<>Sixty-nine years ago in Frankfurt, my husband’s grandparents pleaded with Bernard, their youngest and dearest son, to flee to England with them. It was right after Kristallnacht, “The Night of Broken Glass” when thousands of Jewish homes and Jewish shops were ransacked throughout Germany. Jews were beaten to death and 30,000 were rounded up and taken to Concnetration Camps.
<>But Bernard, at 16, refused to go. Instead, he joined the Resistance and went to Holland where he couldn’t even know the language. After managing to do all he could to thrwart the Nazis over the next year, he was captured and sent to Auschwitz.
<>With communications being what they were back then, everyone in the family thought that Bernard was dead. And then, a year after the war was over, someone found Bernard in a hospital in Amsterdam. He was bedridden and in a full body cast. Besides broken bones he’d gotten from hard labor and beatings, he had been used as a guinea pig for medical experiments. Dr. Mengeles’had injected Bernard with parasites and removed his kidney without anesthesia. But in the hospital in Amsterdam, Bernard had figured out a system of mirrors placed exactly so that he could read a book that he could not yet hold. This enabled him to study engineering and fulfill his new dream of imigrating to Israel.

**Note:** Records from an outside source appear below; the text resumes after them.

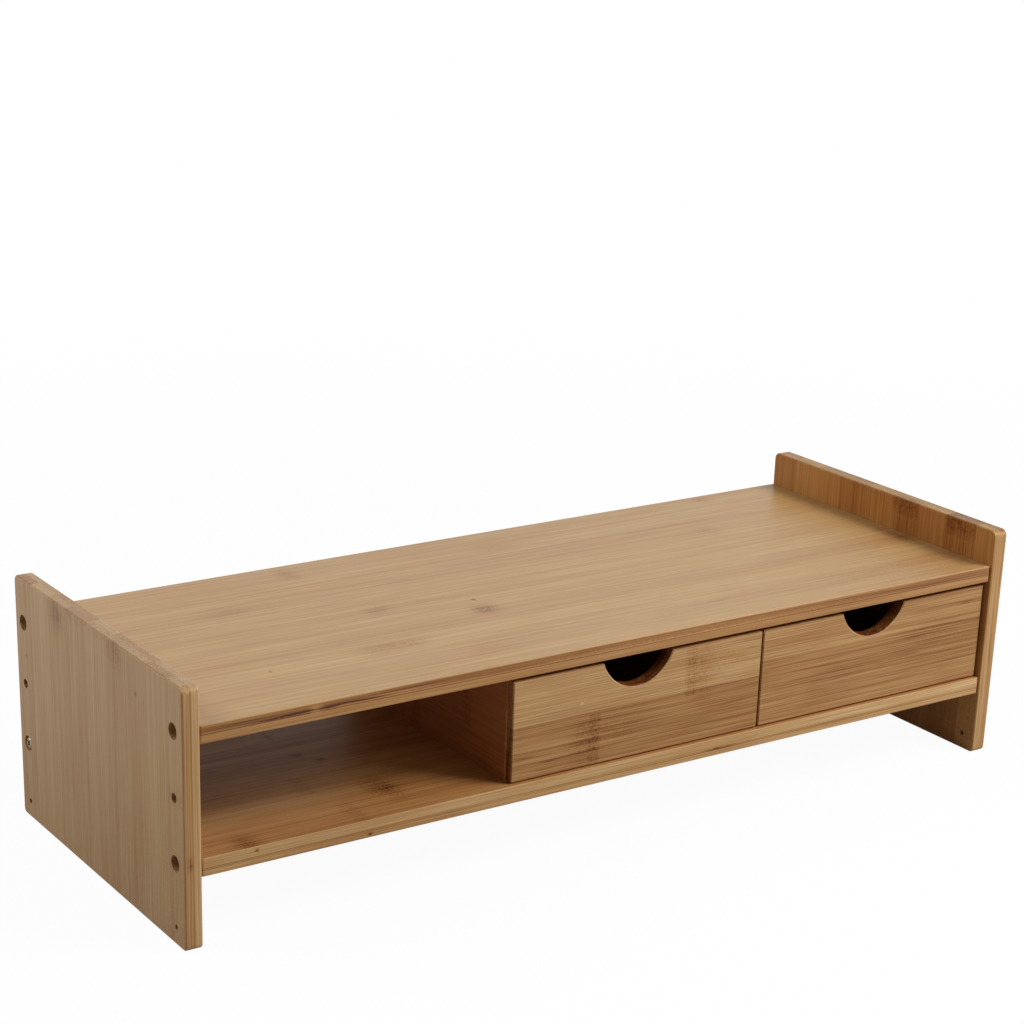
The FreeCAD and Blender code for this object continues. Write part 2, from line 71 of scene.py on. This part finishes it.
# Bamboo from its palest to its darkest tone, in display colours
BAMBOO_TONES = (
    (0.00, (224, 192, 146)),
    (0.25, (206, 167, 117)),
    (0.50, (184, 139, 88)),
    (0.75, (150, 102, 56)),
    (1.00, (88, 48, 22)),
)
NO_TINT = (255, 255, 255)

# Between these shares of a unit normal, a surface goes from not facing to facing along an axis
FACING_LIMITS = (0.55, 0.85)

# Noise in the wood lies about its middle value: its cells' length with the grain and width across
# it, its detail and its roughness
NOISE_MIDDLE = 0.5
BROAD_BANDS = (210.0, 11.0, 2.0)
STREAKS = (120.0, 2.6, 2.0)
FINE_FIBRES = (90.0, 0.62, 3.0, 0.6)
VESSELS = (120.0, 2.1, 0.0)
CLOUDS = (52.0, 20.0, 3.0)
SCAR_TICKS = (1.3, 2.4, 1.0)
END_DOTS = (3.0, 0.7, 1.0)

# How far the tone goes with this noise, where the setting of the board is one. Fine fibres show in
# full on the edges and the ends, and less on the faces
BAND_DEPTH = 0.30
STREAK_DEPTH = 0.26
EDGE_FIBRE_DEPTH = 1.0
FACE_FIBRE_DEPTH = 0.75
VESSEL_DEPTH = 0.20
END_DOT_DEPTH = 0.5

# Vessels are thin lines along the middle value of their noise, faint in pale bands and full in dark ones
VESSEL_WIDTH = 0.055
VESSEL_BANDS = (0.38, 0.62)
VESSEL_SHARES = (0.25, 1.0)

# Tone of an end: shares of its strip, of its ply and of chance for each block of both
END_STRIP_SHARE = 0.55
END_PLY_SHARE = 0.35
END_CHANCE_SHARE = 0.3

# Uneven strips have these shares of an even one's width. All strips are numbered in steps of a part
# of one, and each shifts its fibres and rings by its own amount
STRIP_WIDTHS = (0.85, 1.15)
NUMBER_STEP = 0.37
FIBRE_SHIFT = 500.0
RING_SHIFT = 7.3

# Seeds of the random values within one board, added to the seed of the board, and the third
# coordinate of the blush, which needs only two
END_SEED = 0.5
SHIFT_SEED = 3.7
BLUSH_SEED = 9.1
BLUSH_PLACE = 0.3

# Rings of the culm: their distance, where their dark fades out, how dark ticks and ground are, and
# between which values of their noise the ticks show
RING_PITCH = 270.0
RING_REACH = (2.0, 7.0)
RING_TICKS = 0.30
RING_GROUND = 0.12
TICK_LIMITS = (0.46, 0.62)

# Marks are broken up by fibres and ticks together: between these sums, they go from faint to strong
ROUGH_LIMITS = (0.75, 1.2)
ROUGH_SHARES = (0.35, 1.25)

# Knuckles, in halves of their size: where their sides and ends fade out and how wide their pale rims
# are; then how dark their ticks, ground and rims are
KNUCKLE_SIDES = (0.92, 1.04)
KNUCKLE_ENDS = (0.25, 1.25)
KNUCKLE_RIM = 0.16
KNUCKLE_TICKS = 0.50
KNUCKLE_GROUND = 0.30
KNUCKLE_RIM_TONE = -0.18

# Reddish cast, by chance for each strip and in clouds
BLUSH = (232, 206, 196)
BLUSH_BY_STRIP = 0.4
BLUSH_IN_CLOUDS = 0.9
BLUSH_CLOUDS = (0.42, 0.62)

# Satin lacquer: its roughness changes with the fine fibres, and marks and vessels dent it
ROUGHNESS_FIBRES = (0.3, 0.7)
ROUGHNESS_SPREAD = (-0.05, 0.09)
BUMP_STRENGTH = 0.25
BUMP_HEIGHT = 0.00012
SCAR_RELIEF = -1.5
VESSEL_RELIEF = -0.4

# Zinc-plated steel with a slight yellow cast: cells of its spots per metre, worn and bright colour
STEEL_CELLS = 900.0
STEEL_DETAIL = 3.0
STEEL_LIMITS = (0.3, 0.7)
STEEL_COLOURS = ((118, 104, 74), (198, 184, 150))
STEEL_ROUGHNESS = (0.28, 0.5)

# Drawers: painted shade as a darker tint of the edges and ends of the front and of the box front, and
# painted shade on the wall of the finger pull as an edge mark's half length, half width and strength
FRONT_EDGE_PAINTED_SHADE = (232, 204, 182)
BOX_EDGE_PAINTED_SHADE = (215, 188, 170)
PULL_PAINTED_SHADE = (24, 40, 0.34)


def linear(colour):
    """Linear colour with full opacity, from display values of 0 to 255."""
    channels = []
    for value in colour:
        share = value / 255
        channels.append(share / 12.92 if share <= 0.04045 else ((share + 0.055) / 1.055) ** 2.4)
    return (*channels, 1.0)


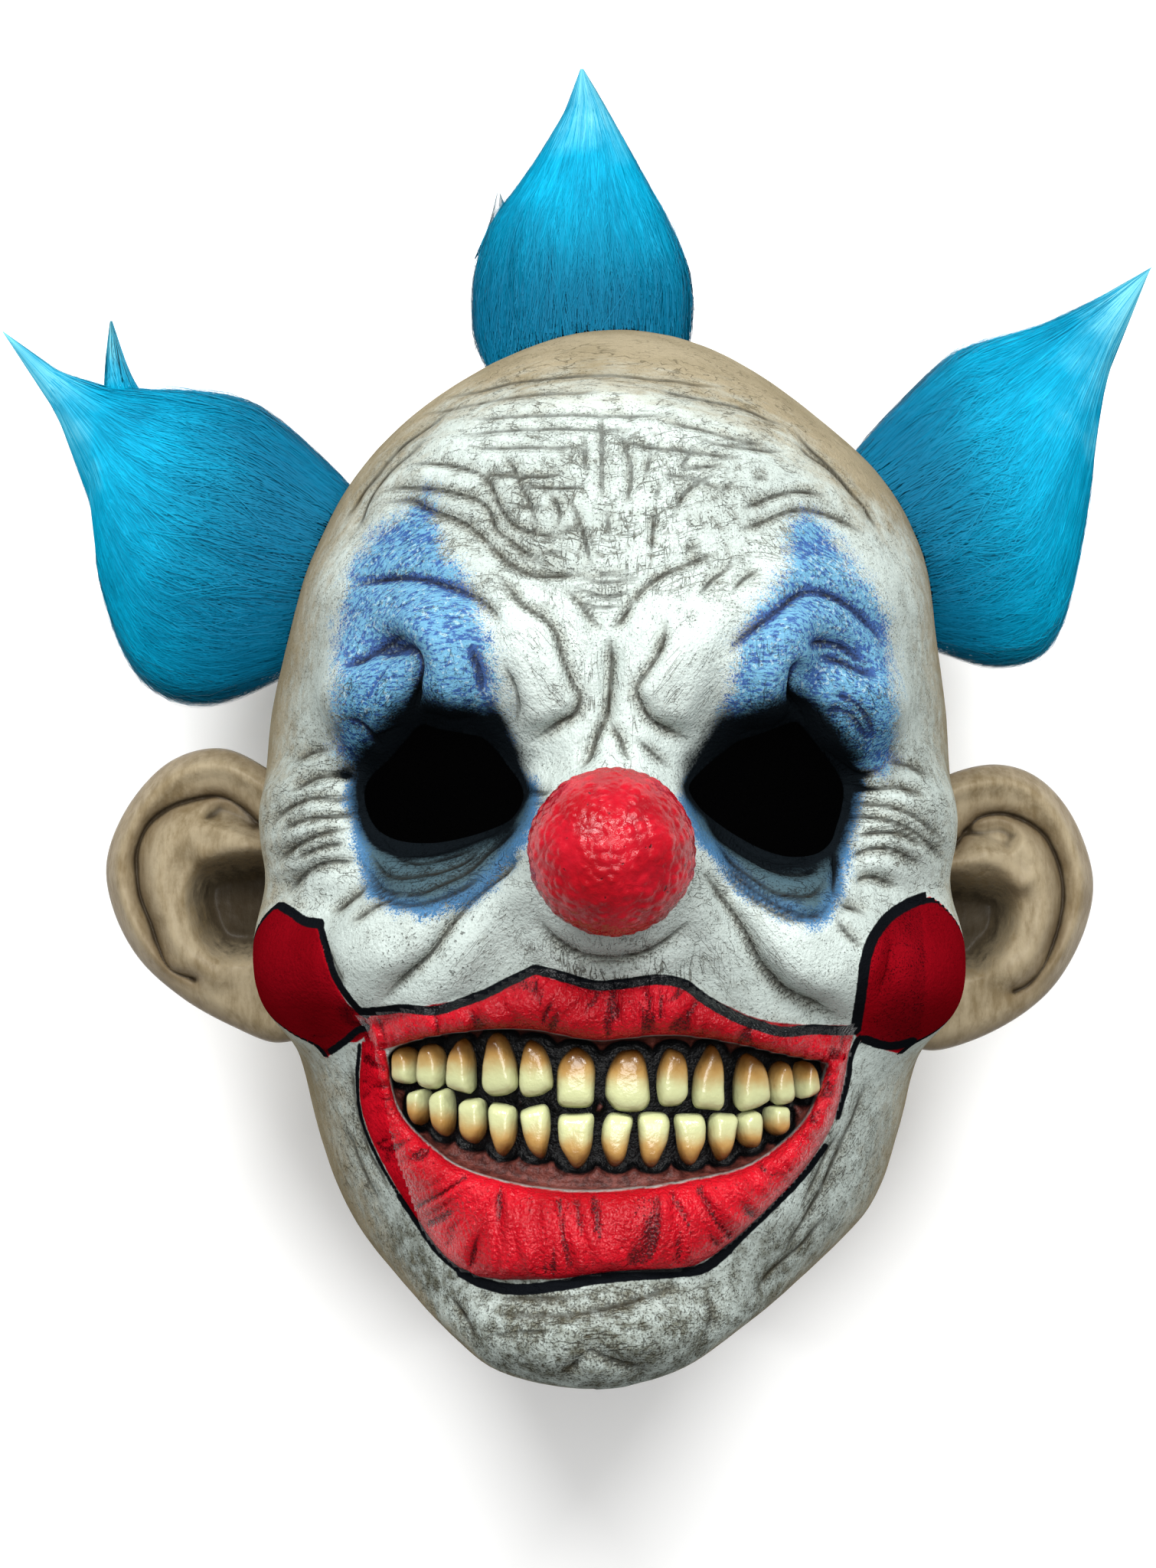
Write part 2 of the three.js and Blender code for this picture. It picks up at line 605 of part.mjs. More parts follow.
function ear({ middle, outline, outward }) {
  const geometry = formOver(middle, smoothLine(outline, true, POINTS_PER_SPAN), 4, (r, x) => {
    const edge = EAR_DEPTH_Z - EAR.lean * outward * (x - middle[0]);
    const fade = Math.sqrt(Math.max(0, 1 - r ** EAR.edgeRoundness));
    const rim = EAR.rim * Math.exp(-(((r - EAR.rimAt) / EAR.rimWidth) ** 2));
    const bowl = EAR.bowl * Math.exp(-((r / EAR.bowlReach) ** 4));
    const back = EAR.halfThickness + EAR.bowlBehind * bowl;
    return [edge + fade * (EAR.halfThickness + rim - bowl), edge - fade * back];
  });
  return toSolid(geometry);
}

function lip({ outer, inner, proud }) {
  const edges = [outer, inner].map((points) => smoothLine(points, false, POINTS_PER_SPAN));
  return toSolid(formBetween(...edges, LIP_SIDES, (x, y, angle, width, along) => {
    const swell = LIP_END + (1 - LIP_END) * Math.sin(Math.PI * along) ** LIP_FULLNESS;
    return faceZ(x, y) + Math.sin(angle) * (angle < Math.PI ? proud * swell : LIP_SUNK);
  }));
}

function mouthHollow() {
  const heights = (r, x, y) => [faceZ(x, y) + MOUTH.clearance, faceZ(x, y) - MOUTH.depth];
  return toSolid(formOver(MOUTH.middle, mouthLine, 3, heights, true));
}

function tooth([x, width, top, bottom], rootUp) {
  const y = (top + bottom) / 2;
  const halfHeight = (top - bottom) / 2;
  const taper = rootUp ? -TOOTH_TAPER : TOOTH_TAPER;
  const squared = (value) => Math.sign(value) * Math.abs(value) ** TOOTH_SQUARENESS;
  const outline = Array.from({ length: TOOTH_SIDES }, (_, i) => {
    const angle = (2 * Math.PI * i) / TOOTH_SIDES;
    const halfWidth = (width / 2) * (1 + taper * Math.sin(angle));
    return new THREE.Vector2(halfWidth * squared(Math.cos(angle)), halfHeight * squared(Math.sin(angle)));
  });
  const geometry = formOver([0, 0], outline, 2, (r) => {
    const depth = TOOTH_HALF_DEPTH * Math.sqrt(Math.max(0, 1 - r ** TOOTH_EDGE));
    return [depth, -depth];
  });
  const reach = width / 2;
  const slope = (faceZ(x + reach, y) - faceZ(x - reach, y)) / (2 * reach);
  geometry.rotateY(-Math.atan(slope));
  geometry.translate(x, y, faceZ(x, y) - TOOTH_SUNK);
  return toSolid(geometry);
}

function noseBall(radius, sides) {
  const geometry = new THREE.SphereGeometry(radius, sides, (sides * 2) / 3);
  geometry.translate(NOSE.x, NOSE.y, NOSE.z);
  return toSolid(geometry);
}

function noseHollow() {
  const sides = 12;
  const neck = new THREE.CylinderGeometry(NOSE_NECK.radius, NOSE_NECK.radius, NOSE_NECK.length, sides);
  neck.rotateX(Math.PI / 2);
  neck.translate(NOSE.x, NOSE.y, NOSE.z - NOSE_NECK.length / 2);
  return noseBall(NOSE.radius - WALL, sides).add(toSolid(neck));
}

function eyeHole(outline) {
  const line = smoothLine(outline, true, POINTS_PER_SPAN).map((point) => [point.x, point.y]);
  return extruded(line, EYE_CUT.height, (geometry) => geometry.translate(0, 0, EYE_CUT.bottomZ));
}

function belowNeckRim() {
  return extruded(NECK_RIM, CUTTER_SIZE, (geometry) => {
    geometry.rotateY(-Math.PI / 2);
    geometry.translate(CUTTER_SIZE / 2, 0, 0);
  });
}

function underRest() {
  const box = new THREE.BoxGeometry(CUTTER_SIZE, CUTTER_SIZE, CUTTER_DEPTH);
  box.translate(0, 0, -CUTTER_DEPTH / 2);
  return toSolid(box);
}

function maskShell() {
  let solid = toSolid(closedSurface(headSurface()));
  solid = solid.add(noseBall(NOSE.radius, NOSE_SIDES)).add(ear(EAR_LEFT)).add(ear(EAR_RIGHT));
  solid = solid.subtract(mouthHollow()).add(lip(UPPER_LIP)).add(lip(LOWER_LIP));
  solid = solid.subtract(headCavity()).subtract(noseHollow());
  for (const row of UPPER_TEETH) solid = solid.add(tooth(row, true));
  for (const row of LOWER_TEETH) solid = solid.add(tooth(row, false));
  for (const outline of EYE_HOLES) solid = solid.subtract(eyeHole(outline));
  return solid.subtract(belowNeckRim()).subtract(underRest());
}

// Hair tufts

function hairForm([left, right]) {
  const edges = [left, right].map((points) => smoothLine(points, false, POINTS_PER_SPAN));
  return toSolid(formBetween(...edges, TUFT_SIDES, (x, y, angle, width) => {
    const locks = 1 + TUFT_LOCKS.height * Math.cos(TUFT_LOCKS.count * angle);
    return TUFT_Z + 0.5 * width * TUFT_THICKNESS * locks * Math.sin(angle);
  }));
}

function hairTuft({ edges, strays }, skin) {
  return strays.reduce((solid, stray) => solid.add(hairForm(stray)), hairForm(edges)).subtract(skin);
}

const shellMaterial = new THREE.MeshStandardMaterial({ color: LATEX_WHITE, roughness: 0.55, metalness: 0 });
const mask = new THREE.Group();

const shellMesh = new THREE.Mesh(toGeometry(maskShell()), shellMaterial);
shellMesh.name = 'mask_shell';
mask.add(shellMesh);

const skinWithGap = toSolid(closedSurface(pushOut(headSurface(), () => GLUE_GAP)));
for (const tuft of TUFTS) {
  const material = new THREE.MeshStandardMaterial({ color: HAIR_TURQUOISE, roughness: 0.8, metalness: 0 });
  const mesh = new THREE.Mesh(toGeometry(hairTuft(tuft, skinWithGap)), material);
  mesh.name = tuft.name;
  mask.add(mesh);
}

export default mask;
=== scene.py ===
# %% [markdown]
# # A clown mask of painted latex
# This lesson dresses a plain, measured model of an over-the-head mask. The real mask is latex, cast in a
# plaster mould, painted by hand and trimmed with three tufts of long artificial fur. It lies on the back of
# its head with the face up. The measured model gives the places and sizes, and each cell builds one piece
# or one finish around it. Lengths in the tables are millimetres, and meshes are made in metres.

# %% Load the measured model
import math
from types import SimpleNamespace

import bmesh
import bpy
import numpy as np
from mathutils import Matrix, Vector, noise
from mathutils.kdtree import KDTree


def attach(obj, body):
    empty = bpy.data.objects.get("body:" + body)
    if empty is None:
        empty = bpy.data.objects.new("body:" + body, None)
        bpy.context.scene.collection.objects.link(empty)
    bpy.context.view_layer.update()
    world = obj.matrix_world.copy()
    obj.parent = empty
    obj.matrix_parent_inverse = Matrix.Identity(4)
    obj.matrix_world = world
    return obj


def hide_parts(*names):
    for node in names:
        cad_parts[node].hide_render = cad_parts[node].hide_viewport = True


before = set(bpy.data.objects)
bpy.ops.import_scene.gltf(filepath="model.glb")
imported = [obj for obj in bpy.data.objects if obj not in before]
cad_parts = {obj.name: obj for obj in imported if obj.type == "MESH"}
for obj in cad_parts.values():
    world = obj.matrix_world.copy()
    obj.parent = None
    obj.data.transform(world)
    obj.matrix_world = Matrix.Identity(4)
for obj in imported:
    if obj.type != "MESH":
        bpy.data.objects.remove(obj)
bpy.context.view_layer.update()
MM = 0.001
print("nodes:", sorted(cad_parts))

# %% [markdown]
# ## Lines and distances
# Wrinkles, lips and painted edges all follow lines drawn on the face. A line could be a Blender curve, but a
# sculpted skin needs the distance from every vertex to the line, so lines are smooth rows of points and the
# distances come from numpy. Distances stay smooth between vertices, so a painted edge that is cut from
# them in the shader is much sharper than the mesh.


# %% Smooth lines and the distance to them
def catmull_rom(rows, u):
    """Spans of a smooth curve through all rows but the first and the last, at shares u of each span."""
    spans = []
    for a, b, c, d in zip(rows, rows[1:], rows[2:], rows[3:]):
        spans.append(b + 0.5 * u * (c - a + u * (2 * a - 5 * b + 4 * c - d + u * (3 * (b - c) + d - a))))
    return spans


def smooth_line(points, closed=False, steps=6):
    """A smooth row of points through the stated points."""
    p = np.asarray(points, float)
    if closed:
        p = np.vstack([p[-1:], p, p[:2]])
    else:
        p = np.vstack([2 * p[:1] - p[1:2], p, 2 * p[-1:] - p[-2:-1]])
    spans = catmull_rom(p, np.linspace(0, 1, steps, endpoint=False)[:, None])
    return np.vstack(spans if closed else spans + [p[-2:-1]])


def to_line(x, y, line, closed=False):
    """Distance, side (+1 left of the line) and length along the line, of each place x, y."""
    a = line
    b = np.roll(line, -1, axis=0)
    if not closed:
        a, b = a[:-1], b[:-1]
    lengths = np.hypot(*(b - a).T)
    starts = np.concatenate([[0], np.cumsum(lengths)[:-1]])
    best = np.full(x.shape, np.inf)
    side = np.ones(x.shape)
    along = np.zeros(x.shape)
    for (ax, ay), (bx, by), size, start in zip(a, b, lengths, starts):
        if size < 1e-9:
            continue
        dx, dy = (bx - ax) / size, (by - ay) / size
        s = np.clip((x - ax) * dx + (y - ay) * dy, 0, size)
        ox, oy = x - ax - s * dx, y - ay - s * dy
        distance = np.hypot(ox, oy)
        nearer = distance < best
        best = np.where(nearer, distance, best)
        side = np.where(nearer, np.where(dx * oy - dy * ox >= 0, 1.0, -1.0), side)
        along = np.where(nearer, start + s, along)
    return best, side, along


def is_inside(x, y, line):
    """Whether each place lies in a closed line, by counting the crossings of a level ray."""
    inside = np.zeros(x.shape, bool)
    for (ax, ay), (bx, by) in zip(line, np.roll(line, -1, axis=0)):
        if ay != by:
            inside ^= ((ay > y) != (by > y)) & (x < (bx - ax) * (y - ay) / (by - ay) + ax)
    return inside


def signed_distance(x, y, outline):
    """Distance to a closed outline, over zero inside it."""
    line = smooth_line(outline, closed=True)
    distance, _, _ = to_line(x, y, line, closed=True)
    return np.where(is_inside(x, y, line), distance, -distance)


def either(outlines):
    """A function for the distance to the nearer of two closed outlines, over zero inside it."""
    return lambda x, y: np.maximum(*[signed_distance(x, y, outline) for outline in outlines])


def smoothstep(low, high, value):
    """A soft step from 0 at low to 1 at high, which may be the smaller."""
    t = np.clip((value - low) / (high - low), 0, 1)
    return t * t * (3 - 2 * t)


LATTICE = 128             # cells before the noise repeats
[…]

<>When an article was published about me in a Belgian Magazine, on an outside chance, I asked Bernard if he could translate it from Dutch to English. He’s eighty-six now. But with the aid of a dictionary and the pigeon Dutch, a street language that he’d learned in the year he’d spent with in the Resistance in Amsterdam when he was a teenager, he did a farily readable translation, unfazed by such words as “sublunary.”